賃上げ効果「限定的」との声も 国の「法人税減」 沖縄経済界の反応は イメージ
この記事を書いた人 Avatar photo 琉球新報朝刊

 賃上げを実施した中小企業に対し、増加額の最大45%の法人税を減税できるようにする自民・公明両党の税制拡充に対し、県経済関係者からは評価する声が上がる一方、効果は「限定的」と見る意見もあった。

 県建設業協会の津波達也会長は、協会としても賃上げへの機運醸成を図っていたとし「各社の取り組みにつながると効果が期待できる」と歓迎。今回拡充対象となる、前年度比1.5%以上の賃上げに賛同する協会員も多いとし「利益が出ることが条件なので難しい面はあるが、しっかり社員に還元していく方向に進むのはいいことだ」と期待した。

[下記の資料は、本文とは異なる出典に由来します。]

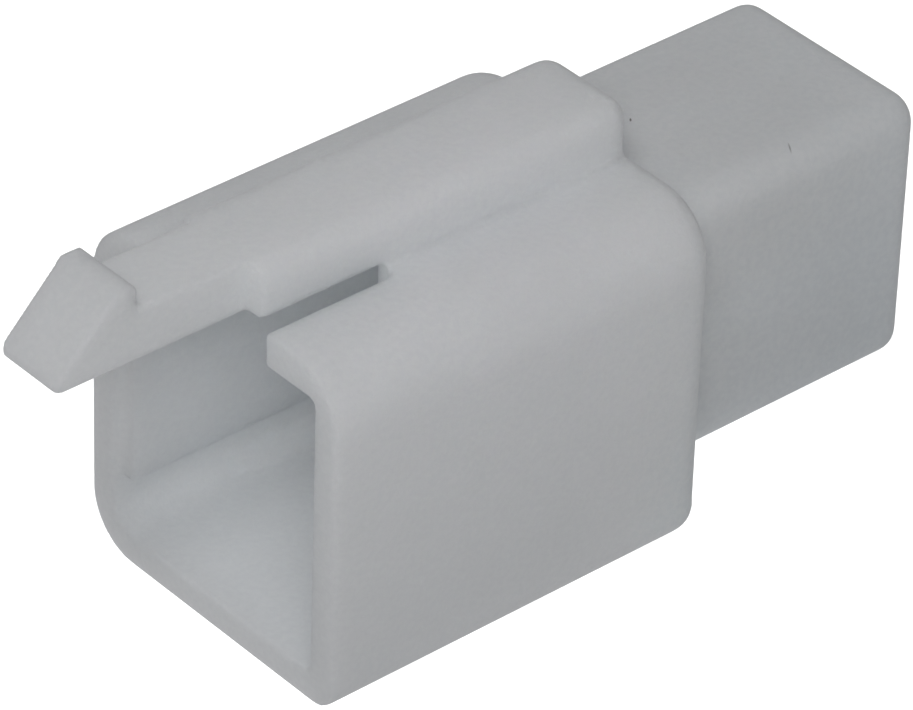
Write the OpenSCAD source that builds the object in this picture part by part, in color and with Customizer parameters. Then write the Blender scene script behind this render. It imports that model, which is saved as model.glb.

 県ホテル協会の平良朝敬会長は「賃上げ分の利益がわからないので、歓迎できるとも限らない」と受け止めた。人手不足が大きな問題となっている県内観光業界への影響に関しては「最近の傾向では、職種に魅力や良い待遇があるかが働く決め手となるので、単に賃上げをすれば人が来るというわけでもない」と話した。

 原材料費の高騰が続く中、中小・零細企業が多い県内では価格転嫁や賃上げに踏み切れない事業者も少なくない。減税は現行の最大40%から5%引き上げられるものの、県中小企業家同友会の喜納朝勝代表理事は「中小企業にとってありがたい制度には違いない」としつつも、「厳しさは変わらない。すぐに機運が高まるかどうか。全体を見ると効果は限定的だろう」と指摘した。その上で「抜本的な対策としてもう少し中小企業にスポットを当てた政策が必要だと思う」と要望した。